In June 2025, Leo Woodall joined the cast as the titular character Vladimir. The following month John Slattery, Ellen Robertson, and Jessica Henwick joined the cast as series regulars as well as Tattiawna Jones, Matt Walsh, Kayli Carter, Miriam Silverman, Louise Lambert, and Mallori Johnson in recurring roles.

Filming began in Toronto on July 2, 2025, running into September 2025.

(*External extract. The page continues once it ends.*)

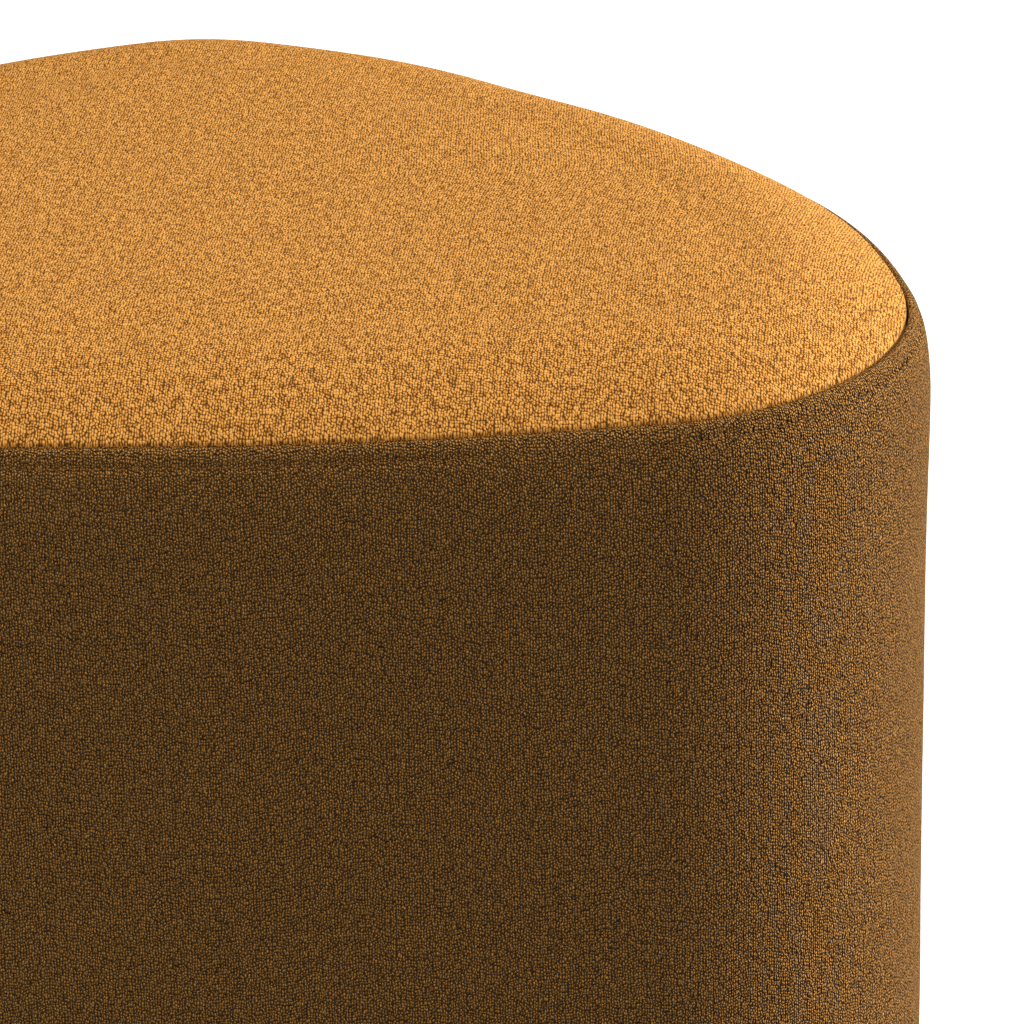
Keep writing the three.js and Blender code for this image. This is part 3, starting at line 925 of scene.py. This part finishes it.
# ---- Staples: a flat wire crown lying on the cloth it holds ----
stapleShape = {
    "size": (0.0011, 0.0100, 0.0006),
    "round": 0.0002,
    "proud": 0.0002,
    "rimInset": 0.038,
    "rimPitch": 0.030,
    "dustInset": 0.0235,
    "lidInset": 0.0445,
    "clothPitch": 0.045,
}


def makeStaples(name, body, steel, inset, height, pitch):
    count = round(outlineLength / pitch)
    size = Matrix.Diagonal((*stapleShape["size"], 1))
    settings = {"offset": stapleShape["round"], "affect": "EDGES", "segments": 1}
    settings.update({"profile": 0.5, "material": -1})
    bm = bmesh.new()
    for place in range(count):
        spot, angle = spotAlong((place + 0.5) * outlineLength / count, inset, height)
        lay = Matrix.Translation(spot) @ Matrix.Rotation(angle, 4, "Z") @ size
        made = bmesh.ops.create_cube(bm, size=1, matrix=lay)
        edges = {edge for vert in made["verts"] for edge in vert.link_edges}
        bmesh.ops.bevel(bm, geom=list(edges), **settings)
    finishPiece(name, bm, body, steel, smooth=False)


# ---- Pull tab: a ribbon out of the parting line at the back, lying over the shoulder ----
tabShape = {
    "width": 0.026,
    "thickness": 0.0006,
    "strips": 13,
    "gapInset": 0.0006,  # its place in the gap, from the lid's side
    "gapTop": 0.009,
    "drops": (0.0003, 0.001, 0.002, 0.0035, 0.0055, 0.008, 0.011, 0.0145, 0.0185, 0.0225, 0.0265),
    "offShoulder": 0.0011,
    "overShoulder": 0.0004,
}


def tabPath():
    inGap = lidInset - tabShape["gapInset"]
    over = [(lidInset - 0.0007, partingHeight - 0.0006), (lidInset - 0.0012, partingHeight + 0.0007)]
    over.append((sideShape["lip"] - 0.0008, partingHeight + 0.0010))
    for drop in tabShape["drops"]:
        height = partingHeight - drop
        inset = shoulderInset(height) - tabShape["offShoulder"]
        over.append((inset, height + tabShape["overShoulder"]))
    path = [(inGap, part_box("pull_tab")[0].z + 0.0005), (inGap, partingHeight - tabShape["gapTop"])]
    return path + [(inset, height - lipDropAt(height, math.pi / 2)) for inset, height in over]


def makePullTab(ribbon):
    backMiddle = plan["depth"] / 2
    path = tabPath()
    bm = bmesh.new()
    start = -tabShape["width"] / 2
    verts = [bm.verts.new((start, backMiddle - inset, height)) for inset, height in path]
    edges = [bm.edges.new(pair) for pair in zip(verts, verts[1:])]
    stride = Vector((tabShape["width"] / tabShape["strips"], 0, 0))
    for _ in range(tabShape["strips"]):
        grown = bmesh.ops.extrude_edge_only(bm, edges=edges)["geom"]
        moved = [part for part in grown if isinstance(part, bmesh.types.BMVert)]
        edges = [part for part in grown if isinstance(part, bmesh.types.BMEdge) and part.is_boundary]
        edges = [edge for edge in edges if all(vert in moved for vert in edge.verts)]
        bmesh.ops.translate(bm, verts=moved, vec=stride)
    for vert in bm.verts:  # it bends with the round back
        radius = plan["backRadius"] - backMiddle + vert.co.y
        vert.co.y -= radius - math.sqrt(radius**2 - vert.co.x**2)
    clothMap = bm.loops.layers.uv.new("cloth")
    for face in bm.faces:
        for loop in face.loops:
            loop[clothMap].uv = (loop.vert.co.x, loop.vert.co.z)
    bmesh.ops.recalc_face_normals(bm, faces=bm.faces)
    bmesh.ops.solidify(bm, geom=bm.faces, thickness=tabShape["thickness"])
    piece = finishPiece("pull_tab_ribbon", bm, "lid", ribbon, ["pull_tab"])


# ---- Camera, floor and light ----
view = {
    "aim": (0.130, -0.225, 0.375),
    "pitch": 23.03,
    "turn": 1.31,
    "roll": -0.94,
    "distance": 2.248,
    "lens": 221.5,
    "sensor": 36,
    "farthest": 50,
}


def makeCamera():
    data = bpy.data.cameras.new("camera")
    data.lens = view["lens"]
    data.sensor_width = view["sensor"]
    data.clip_end = view["farthest"]
    camera = bpy.data.objects.new("camera", data)
    bpy.context.scene.collection.objects.link(camera)
    turn = Matrix.Rotation(math.radians(view["turn"]), 4, "Z")
    tilt = Matrix.Rotation(math.radians(90 - view["pitch"]), 4, "X")
    roll = Matrix.Rotation(math.radians(view["roll"]), 4, "Z")
    back = Matrix.Translation((0, 0, view["distance"]))
    camera.matrix_world = turn @ Matrix.Translation(view["aim"]) @ tilt @ roll @ back
    bpy.context.scene.camera = camera


floorLook = {"reach": 12, "tone": (0.86, 0.86, 0.86, 1), "glow": 0.3}


def makeFloor():
    bm = bmesh.new()
    bmesh.ops.create_grid(bm, x_segments=2, y_segments=2, size=floorLook["reach"])
    mesh = bpy.data.meshes.new("floor")
    bm.to_mesh(mesh)
    bm.free()
    floor = bpy.data.objects.new("floor", mesh)
    bpy.context.scene.collection.objects.link(floor)
    material, _, surface = newMaterial("pale_floor", 0.9)
    surface.inputs["Base Color"].default_value = floorLook["tone"]
    surface.inputs["Emission Color"].default_value = (1, 1, 1, 1)
    surface.inputs["Emission Strength"].default_value = floorLook["glow"]
    mesh.materials.append(material)
    floor.visible_diffuse = False


def addLight(name, kind, energy, place, aim, **settings):
    data = bpy.data.lights.new(name, kind)
    data.energy = energy
    for key, value in settings.items():
        setattr(data, key, value)
    light = bpy.data.objects.new(name, data)
    light.location = place
    light.rotation_euler = (Vector(aim) - Vector(place)).to_track_quat("-Z", "Y").to_euler()
    bpy.context.scene.collection.objects.link(light)


studio = {
    "topPower": 3.2,
    "topFrom": (0.2, 0.5, 3),
    "topAim": (0, 0, 0.4),
    "topSpread": 85,  # degrees
    "sidePower": 58,
    "sideFrom": (1.8, 0.35, 0.36),
    "sideAim": (0.25, 0, 0.3),
    "sideSize": 1.0,
    "fillPower": 12,
    "fillFrom": (-0.6, -2.4, 0.9),
    "fillAim": (0, 0, 0.25),
    "fillSize": 1.6,
    "around": 0.22,
}


def makeLights():
    spread = math.radians(studio["topSpread"])
    addLight("top_light", "SUN", studio["topPower"], studio["topFrom"], studio["topAim"], angle=spread)
    size = studio["sideSize"]
    addLight("side_light", "AREA", studio["sidePower"], studio["sideFrom"], studio["sideAim"], size=size)
    size = studio["fillSize"]
    addLight("front_fill", "AREA", studio["fillPower"], studio["fillFrom"], studio["fillAim"], size=size)
    world = bpy.data.worlds.new("studio")
    world.use_nodes = True
    background = world.node_tree.nodes["Background"]
    background.inputs[0].default_value = (1, 1, 1, 1)
    background.inputs[1].default_value = studio["around"]
    bpy.context.scene.world = world
    bpy.context.scene.view_settings.view_transform = "Standard"


makeCamera()
makeFloor()
makeLights()
plywood = makePlywood()
foamCloth = makeFoam()
bonded = makeBonded()
steel = makeSteel()
plastic = makePlastic()
woven = makeWoven("lining_weave", liningWeave)
makeSideCover(makeBoucle("side_boucle", sideWeave))
makeTopstitch(makeThread())
print("side cover made")
makeLidCover(makeBoucle("top_boucle", topWeave))
print("lid cover made")
makeSidePad(foamCloth)
makeLidPad("lid_wadding", "lid_wadding_layer", makeWadding())
makeLidPad("lid_foam", "lid_foam_pad", foamCloth)
print("padding made")
makeLining(woven)
makeSlab("key_board", "key_board_panel", "lid", plywood, boardShape["keyEdge"])
makeStretchedCloth("lid_lining", "lid_lining_cloth", "lid", bonded)
makeStretchedCloth("dust_cover", "dust_cover_cloth", "base", bonded)
print("linings made")
keyScrews = ["key_screw_" + corner for corner in cornerNames]
footScrews = ["foot_screw_" + corner for corner in cornerNames]
makeScrews("key_screws", keyScrews, screwShape["keyLength"], "lid", steel)
makeScrews("foot_screws", footScrews, screwShape["footLength"], "base", steel)
makeFeet(plastic)
rimLevel = flangeTop + stapleShape["proud"]
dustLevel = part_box("dust_cover")[0].z - stapleShape["proud"]
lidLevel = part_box("lid_lining")[0].z - stapleShape["proud"]
clothPitch = stapleShape["clothPitch"]
makeStaples("rim_staples", "base", steel, stapleShape["rimInset"], rimLevel, stapleShape["rimPitch"])
makeStaples("dust_staples", "base", steel, stapleShape["dustInset"], dustLevel, clothPitch)
makeStaples("lid_staples", "lid", steel, stapleShape["lidInset"], lidLevel, clothPitch)
makePullTab(makeWoven("ribbon_weave", ribbonWeave))
print("fittings made")
for name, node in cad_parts.items():
    finish = steel if "screw" in name else plywood
    for slot in node.material_slots:
        slot.material = finish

Tim Phillips composed the score for the series.

==Release==
The series premiered on Netflix on March 5, 2026.

==Reception==
The review aggregator website Rotten Tomatoes reported a 74% approval rating based on 54 critic reviews. The website's critics consensus reads, "Vladimir is a promisingly erotic and academic endeavor that cuts through the clichéd noise of typical sex comedies with inspired vigor and actors who make discussions about desire exciting, intellectual, and affecting." Metacritic, which uses a weighted average, assigned a score of 66 out of 100 based on 24 critics, indicating "generally favorable".